Net cost row: This row shows the total of the remaining interest costs on your existing mortgage, the interest costs plus closing costs of the refinanced mortgage, and a column containing the difference between the two net-costs. A plus sign (+) indicates a cost increase, whereas a minus sign (-) indicates a cost decrease. Note that Net Costs does not account for changes in PMI.
Loan to Value (LTV) row: If you entered a market value, this row will show your current LTV ratio, the refinanced LTV ratio, and a column containing the difference between the two LTV ratios. A plus sign (+) indicates a LTV increase, whereas a minus sign (-) indicates a LTV decrease. LTV ratios greater than 80% will likely require that you purchase Private Mortgage Insurance (PMI).

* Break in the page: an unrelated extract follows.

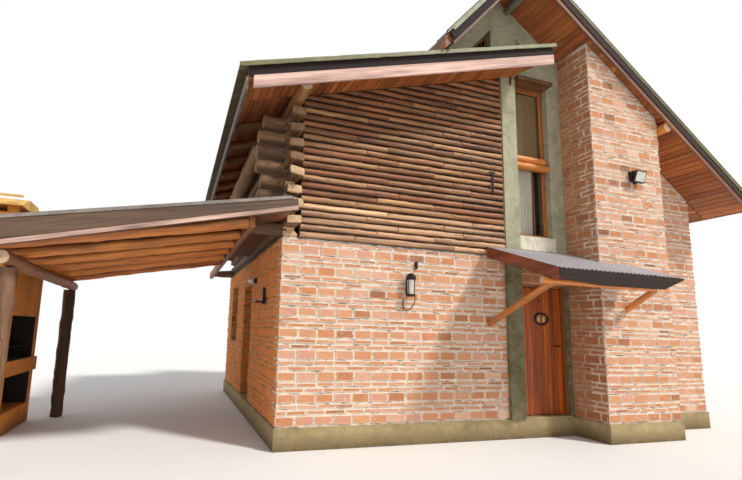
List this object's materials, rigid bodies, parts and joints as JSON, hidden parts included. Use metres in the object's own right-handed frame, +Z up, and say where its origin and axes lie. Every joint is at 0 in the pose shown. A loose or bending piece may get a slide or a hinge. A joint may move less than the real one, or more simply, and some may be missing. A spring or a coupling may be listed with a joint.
{
  "type": "adobe house",
  "caption": "Two-storey brick and log house with a steep gable roof, a low side roof, a timber gallery, an outdoor barbecue and a sheet metal canopy over a hinged front door.",
  "frame": {"origin": "middle of the house's rectangular ground plan, on the ground", "axes": "+X along the front towards the right end, +Y from the front to the rear, +Z up"},
  "size_m": [12.61, 7.505, 7.51],
  "materials": {
    "olive_render": "painted cement render",
    "floor_screed": "smooth red brown cement floor",
    "timber": "oiled boards",
    "brick": "clay brick in cream mortar",
    "column_render": "sage green render",
    "sill_stone": "pale render",
    "varnished_poles": "varnished half round poles",
    "weathered_logs": "weathered logs",
    "roof_sheet": "dark olive painted steel sheet",
    "pale_board": "bleached board",
    "rake_board": "stained board",
    "galvanised_sheet": "weathered galvanised steel",
    "canopy_board": "red brown painted board",
    "window_wood": "varnished joinery",
    "orange_logs": "varnished pine logs",
    "dark_posts": "dark treated logs",
    "ochre_render": "ochre painted render",
    "glass": "clear window glass",
    "black_iron": "black wrought iron",
    "door_wood": "red brown planks"
  },
  "bodies": {
    "house": {"plinth": "olive_render", "ground_floor": "floor_screed", "upper_floor": "timber", "front_wall": "brick", "left_wall_near": "brick", "left_wall_far": "brick", "left_wall_lintel": "brick", "rear_wall": "brick", "right_wall": "brick", "right_front_wall": "brick", "wing_left_wall": "brick", "wing_front_wall": "brick", "wing_right_wall": "brick", "door_pier": "brick", "door_lintel": "brick", "front_column": "column_render", "window_sill": "sill_stone", "window_pier": "column_render", "front_gable": "column_render", "wall_backing": "timber", "wall_poles": "varnished_poles", "left_log_wall": "weathered_logs", "rear_upper_wall": "brick", "shed_deck": "timber", "shed_sheet": "roof_sheet", "shed_boards": "pale_board", "shed_plate_logs": "weathered_logs", "eave_rafters": "weathered_logs", "gable_deck_left": "timber", "gable_deck_right": "timber", "gable_sheet_left": "roof_sheet", "gable_sheet_right": "roof_sheet", "rake_boards": "rake_board", "ridge_log": "weathered_logs", "canopy_sheet": "galvanised_sheet", "canopy_boards": "canopy_board", "canopy_rafters": "window_wood", "canopy_log": "orange_logs", "canopy_braces": "orange_logs", "gallery_posts": "dark_posts", "gallery_beams": "weathered_logs", "gallery_rafters": "orange_logs", "gallery_roof": "timber", "gallery_sheet": "galvanised_sheet", "gallery_boards": "rake_board", "barbecue": "ochre_render", "barbecue_chimney": "ochre_render", "tall_window": "window_wood", "window_head": "timber", "gable_lights": "window_wood", "transom_logs": "orange_logs", "side_windows": "window_wood", "window_glass": "glass", "door_frame": "window_wood", "door_sill": "sill_stone", "frame_hinges": "black_iron", "lanterns": "black_iron"},
    "door": {"door_leaf": "door_wood", "leaf_hinges": "black_iron", "door_handles": "black_iron"}
  },
  "joints": [
    {"name": "front_door_hinge", "type": "hinge", "parent": "house", "child": "door", "pos_m": [-0.022, -2.703, 1.3], "axis": [0, 0, 1], "range_deg": [0, 90]}
  ]
}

Monthly PMI payment row: If you entered a market value, this row will show your estimated current monthly PMI (Private Mortgage Insurance) payment, the refinanced PMI payment, and a column containing the difference between the two PMI payment amounts. A plus sign (+) indicates a PMI increase, whereas a minus sign (-) indicates a PMI decrease.
Monthly PIP payment row: If you entered a market value, this row will show your estimated current monthly Principal, Interest, and PMI payment (PIP), the refinanced PIP payment, and a column containing the difference between the two PIP payment amounts. A plus sign (+) indicates a PIP increase, whereas a minus sign (-) indicates a PIP decrease.